Simone Gbagbo est actuellement incarcérée à Abidjan, en Côte d'Ivoire. | Rebecca Blackwell / AP

La Cour suprême de Côte d’Ivoire a rejeté jeudi 21 avril le pourvoi en cassation de Simone Gbagbo, l’ex-première, ouvrant définitivement la voie à son procès pour crimes contre l’humanité. « Je suis fortement déçu (…). La Cour suprême a rendu une décision politique », a réagi Me Rodrigue Dadjé, un des avocats de Mme Gbagbo.

Le 27 janvier, la chambre d’accusation avait renvoyé Mme Gbagbo, 66 ans, devant les assises pour crimes contre l’humanité. Elle s’était alors pourvue en cassation. Mais le 17 mars, la Cour de cassation avait rejeté ce pourvoi, arguant que son mémoire avait été déposé « tardivement ». Affirmant avoir déposé ce mémoire dans les temps, Me Dadjé avait contesté cette décision.

L’épouse de l’ancien président Laurent Gbagbo – actuellement jugé à par la Cour pénale internationale (CPI), à La Haye –, a été condamnée en mars 2015 à vingt ans de prison, notamment pour attentat contre l’autorité de l’Etat, lors de la crise postélectorale de 2010-2011.

Une « justice opérationnelle »

Mme Gbagbo est actuellement incarcérée à Abidjan. Considérée comme une protagoniste de la crise, l’ancienne « Dame de fer », à la personnalité très controversée, est également poursuivie pour crimes contre l’humanité par la CPI. Mais Abidjan refuse son transfèrement à La Haye malgré plusieurs requêtes de la Cour, affirmant être en mesure d’assurer à l’ex-première dame une justice exemplaire sur le sol ivoirien.

« Les infractions pour lesquelles elle est poursuivie à Abidjan sont les mêmes que celles de la CPI. Or le principe de la CPI est ceci : ou vous jugez la personne, ou vous nous la remettez », avait expliqué un magistrat ivoirien ayant requis l’anonymat.

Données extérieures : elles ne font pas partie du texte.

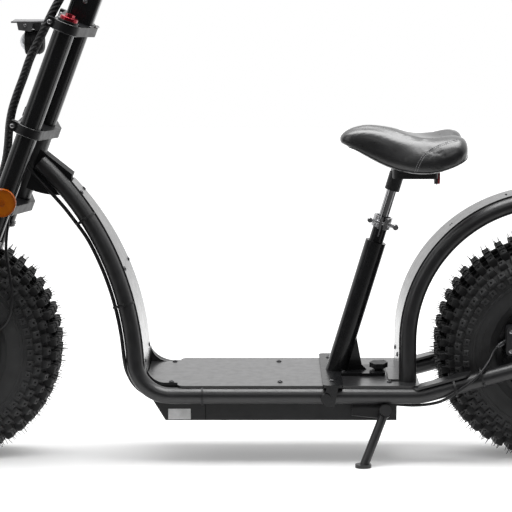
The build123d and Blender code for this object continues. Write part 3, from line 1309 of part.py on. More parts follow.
# Brake calipers over the left discs, each on a plate from the axle
CALIPERS = {
    # name: (axle, direction from the axle, distance of the plate's outer face, rise of its hose fitting)
    "front": (FRONT_AXLE, 1, LEG_Y - LUG_SOCKET_R, 41.0),
    "rear": (REAR_AXLE, -1, RAIL_Y - STAY_R, -35.0),
}
hose_ends = {}
caliper_shapes = {}
for name, (axle, toward, plate_y, fitting_rise) in CALIPERS.items():
    body_x = axle.X + toward * CALIPER_REACH
    body_z = axle.Z + CALIPER_RISE
    fitting_out = Vector(toward * cos(radians(fitting_rise)), 0, sin(radians(fitting_rise)))
    fitting_root = Vector(body_x + toward * CALIPER_DEPTH / 3, -(CALIPER_IN_Y + CALIPER_OUT_Y) / 2, body_z)
    hose_ends[name] = fitting_root + fitting_out * FITTING_LENGTH
    with BuildPart() as caliper:
        with BuildSketch(side_plane(-plate_y + CALIPER_PLATE_T + FIT)):
            with BuildLine():
                CenterArc((axle.X, axle.Z), LUG_BOSS_R, 0, 360)
                CenterArc((body_x, body_z), CALIPER_DEPTH / 2, 0, 360)
            make_hull()
            with Locations((axle.X, axle.Z)):
                Circle(SPACER_R + FIT, mode=Mode.SUBTRACT)
        extrude(amount=CALIPER_PLATE_T)
        with BuildSketch(side_plane(-CALIPER_IN_Y)):
            with Locations((body_x, body_z)):
                RectangleRounded(CALIPER_DEPTH, CALIPER_LENGTH, 8)
        extrude(amount=CALIPER_OUT_Y - CALIPER_IN_Y)
        with BuildSketch(side_plane(-HUB_BOSS_HALF_WIDTH + CALIPER_GAP)):
            with Locations((axle.X, axle.Z)):
                Circle(DISC_R + CALIPER_GAP)
        extrude(amount=DISC_T + 2 * CALIPER_GAP, mode=Mode.SUBTRACT)
        with BuildSketch(side_plane(-CALIPER_IN_Y)):
            with Locations((axle.X, axle.Z)):
                Circle(DISC_R * 0.6)
        extrude(amount=plate_y - CALIPER_IN_Y - CALIPER_PLATE_T - FIT, mode=Mode.SUBTRACT)
        with BuildSketch(side_plane(-CALIPER_IN_Y + FIT)):
            with Locations((axle.X, axle.Z)):
                Circle(RIM_FLANGE_R + CALIPER_GAP * 2)
        extrude(amount=HUB_BOSS_HALF_WIDTH - CALIPER_GAP - CALIPER_IN_Y - FIT, mode=Mode.SUBTRACT)
        with BuildSketch(Plane(origin=fitting_root, z_dir=fitting_out)):
            Circle(FITTING_R)
        extrude(amount=FITTING_LENGTH)
    caliper_shapes[name] = caliper.part
    write(caliper, f"{name}_caliper")

# Cable bundle in front of the fork, brake hoses, and the loom under the left side tube
LOOM_R = 4.0
HOSE_R = 3.2
BUNDLE_R = 9.0
BUNDLE_ROUTE = [
    # backwards, to the side, up the steering axis
    (-21, -14, 893),
    (-36, -22, 868),
    (-46, -30, 836),
    (-54, -34, 800),
    (-60, -38, 765),
    (-64, -40, 728),
    (-68, -41, 690),
    (-73, -42, 652),
    (-72, -42, 611),
    (-73, -41, 571),
    (-72, -40, 533),
    (-66, -36, 497),
    (-57, -28, 462),
    (-50, -20, 427),
    (-47.5, -16, 394),
    (-47, -15, CLAMP_HEIGHTS["lower"] + CLAMP_T / 2),
]
FRONT_HOSE_ROUTE = [
    FORK.from_local_coords(Vector(-8, -57, CLAMP_HEIGHTS["lower"] - CLAMP_T / 2)),
    (-505.5, -59, 528),
    (-508.5, -65, 499),
    (-510.5, -75, 468),
    (-506, -85, 436),
    (-499.5, -92, 400),
    (-496.5, -95.5, 362),
    (-501, -95.5, 330),
    (-513.5, -91, 306),
    hose_ends["front"],
]
REAR_HOSE_ROUTE = [
    hose_ends["rear"],
    (521, -91, 248),
    (514, -102, 237),
    (504, -117, 226),
    (490, -131, 211),
    (466, -139, 191),
    (441, -139, 173),
    (423, -133, 158),
    (403, -123, 145),
    (377, -113, 137),
    (349, -104, 133),
    (BOX_REAR_X - BOX_WALL, -88, 131),
]


def under_neck(angle):
    """A point of the loom against the underside of the left side tube."""
    radius = NECK_R - RAIL_R - LOOM_R - STAND_GAP
    centre_x, centre_up = NECK_CENTRE
    plane = leaning_plane(RAIL_Y, RAIL_Z, NECK_LEAN, LEFT)
    across = centre_x + radius * cos(radians(angle))
    return plane.from_local_coords(Vector(across, centre_up + radius * sin(radians(angle)), 0))


NECK_LOOM_ROUTE = [
    (-467, -HEAD_R, 636),
    (-441, -33, 606),
    (-414, -38, 578),
    (-387, -41.5, 548),
    *[under_neck(angle) for angle in (30, 26, 21.5, 17, 12.5, 8, 4)],
    (-259, -92, 207),
    (-246, -86, 177),
    (-228, -81, 157),
    (-203, -79, 148),
]


def cable(points, radius):
    """A round cable along straight runs that are joined by the largest arcs they leave room for."""
    places = [Vector(*point) for point in points]
    bends = []
    for before, corner, after in zip(places, places[1:], places[2:]):
        shorter = min((corner - before).length, (after - corner).length)
        turn = (corner - before).get_angle(after - corner)
        bends.append(0.45 * shorter / tan(radians(turn / 2)))
    print("bend radii", [round(bend) for bend in bends])
    with BuildLine() as route:
        FilletPolyline(*places, radius=bends)
    with BuildPart() as tube:
        with BuildSketch(start_plane(route.line)):
            Circle(radius)
        sweep(path=route.line)
    return tube


CABLES = {
    # name: (points, radius, what its ends are seated on)
    "cable_bundle": (
        [FORK.from_local_coords(Vector(*point)) for point in BUNDLE_ROUTE],
        BUNDLE_R,
        [stem.part, handlebar.part, clamp_shapes["lower"]],
    ),
    "front_hose": (FRONT_HOSE_ROUTE, HOSE_R, [clamp_shapes["lower"], caliper_shapes["front"]]),
    "rear_hose": (REAR_HOSE_ROUTE, HOSE_R, [caliper_shapes["rear"], box_shape]),
    "neck_loom": (NECK_LOOM_ROUTE, LOOM_R, [head_tube.part, box_shape]),
}
for name, (points, radius, seats) in CABLES.items():
    with BuildPart() as trimmed:
        add(cable(points, radius).part)
        for seat in seats:
            add(seat, mode=Mode.SUBTRACT)
    write(trimmed, name)
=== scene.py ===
"""Electric scooter with fat knobby tyres: materials, tyre tread, saddle cover, bolts, ties and fittings."""

import random
from math import cos, pi, radians, sin, tan

import bpy
from mathutils import Matrix, Vector, bvhtree


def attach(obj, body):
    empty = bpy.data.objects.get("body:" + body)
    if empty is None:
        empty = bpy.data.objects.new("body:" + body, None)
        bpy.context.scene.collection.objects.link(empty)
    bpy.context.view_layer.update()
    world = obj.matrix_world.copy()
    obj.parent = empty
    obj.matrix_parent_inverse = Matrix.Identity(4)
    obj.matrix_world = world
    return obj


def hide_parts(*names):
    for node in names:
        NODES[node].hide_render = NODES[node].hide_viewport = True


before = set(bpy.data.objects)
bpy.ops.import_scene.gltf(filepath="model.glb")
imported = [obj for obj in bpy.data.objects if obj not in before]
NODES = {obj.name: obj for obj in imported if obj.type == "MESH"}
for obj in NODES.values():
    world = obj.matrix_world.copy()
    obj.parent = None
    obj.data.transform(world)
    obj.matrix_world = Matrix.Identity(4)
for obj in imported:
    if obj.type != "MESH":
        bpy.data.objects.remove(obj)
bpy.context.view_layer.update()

# The upright scooter leans on its stand: its frame in millimetres to the stored frame in metres
LEAN = radians(6.0)
STORED_SHIFT = (0.0, 114.121, -11.2799)
UPRIGHT = Matrix.Scale(0.001, 4) @ Matrix.Rotation(LEAN, 4, "X") @ Matrix.Translation(STORED_SHIFT)
FROM_STORED = UPRIGHT.inverted()

# Where the photograph was taken from, in the upright scooter's frame
CAMERA_PLACE = Vector((16.8, -3831.0, 1206.2))
CAMERA_PITCH = 0.1983
FOCAL_PIXELS = 1817.3
PHOTO_PIXELS = 512


# Materials


class Tree:
    """The nodes of one material or of the world."""

    def __init__(self, owner):
        owner.use_nodes = True
        self.nodes = owner.node_tree.nodes
        self.links = owner.node_tree.links

    def link(self, out, into):
        self.links.new(out, into)

    def math(self, operation, *values, kind="ShaderNodeMath"):
        """A math node that is fed with sockets and numbers."""
        node = self.nodes.new(kind)
        node.operation = operation
        for socket, value in zip(node.inputs, values):
            if isinstance(value, bpy.types.NodeSocket):
                self.link(value, socket)
            else:
                socket.default_value = value
        return node.outputs["Value"]

    def ranged(self, value, from_low, from_high, low, high, smooth=False):
        """A value brought from one range to another."""
        ramp = self.nodes.new("ShaderNodeMapRange")
        if smooth:
            ramp.interpolation_type = "SMOOTHSTEP"
        ramp.inputs["From Min"].default_value = from_low
        ramp.inputs["From Max"].default_value = from_high
        ramp.inputs["To Min"].default_value = low
        ramp.inputs["To Max"].default_value = high
        self.link(value, ramp.inputs["Value"])
        return ramp.outputs["Result"]


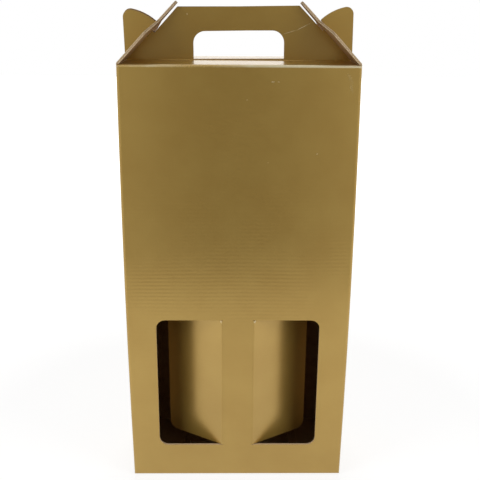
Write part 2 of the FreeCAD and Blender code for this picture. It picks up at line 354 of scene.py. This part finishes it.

Alassane Ouattara, le président de la Côte d’Ivoire, a affirmé au début de février qu’il « n’enverrait plus d’Ivoiriens » à la CPI, estimant que son pays avait désormais une « justice opérationnelle ».

La crise postélectorale est née du refus de M. Gbagbo de reconnaître la victoire de M. Ouattara à la présidentielle de novembre 2010. Des violences avaient fait plus de 3 000 morts en cinq mois. Si les deux camps se sont montrés coupables d’exactions pendant la crise de 2010-2011, aucun responsable pro-Ouattara n’a à ce jour été inquiété, ce qui nourrit les accusations par l’opposition de « justice des vainqueurs ».